Je souffre donc je suis, de Pascal Bruckner

Publié le 07 avril 2024 par Francisrichard @francisrichard

Le sous-titre de l'essai de Pascal Bruckner est explicite: Portrait de la victime en héros. L'époque a ainsi les héros qu'elle peut: Dis-moi quelles sont tes victimes de prédilection et je te dirai qui tu es. René Descartes disait : Je pense donc je suis. Fini. Maintenant il convient de dire avec l'auteur: Je souffre donc je suis.

On pourrait interpréter cette phrase ainsi: Je souffre, donc je suis un être vivant qui ressent les choses, mais non, il faudrait plutôt se dire: Je souffre, donc je suis une victime, que les autres sont priés de plaindre, voire de dédommager, parce que mes réussites je me les dois tandis que mes échecs, je ne les dois qu'aux autres.

Les Lumières et la Révolution promettaient un monde meilleur débarrassé du fatalisme et du fanatisme. Il s'agissait de poursuivre frénétiquement le bonheur sur terre et non plus le salut dans un au-delà hypothétique. La vie est effectivement devenue plus facile pour les hommes d'aujourd'hui que pour leurs prédécesseurs.

Du coup, la moindre difficulté leur est devenue intolérable et ressentie comme une souffrance, a fortiori quand elle affecte le bien-être ou la santé, érigés en norme minimale, si bien que toute souffrance, qui contribuait à la rédemption avec le christianisme, doit maintenant être l'objet de réparation en droit moderne.
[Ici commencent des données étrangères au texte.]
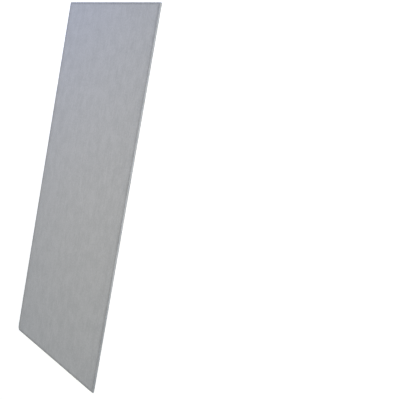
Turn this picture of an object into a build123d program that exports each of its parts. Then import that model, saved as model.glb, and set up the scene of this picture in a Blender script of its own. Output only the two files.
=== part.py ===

La novation est que l'on puisse s'affirmer aujourd'hui victime héréditaire. Il suffit pour cela que l'on ait, dans ses ascendants, des membres de peuples1 ou de communautés asservis, enchaînés, exterminés, même des siècles après. À ce moment-là, en tant que victime, on veut obtenir réparation pour sa misère présente.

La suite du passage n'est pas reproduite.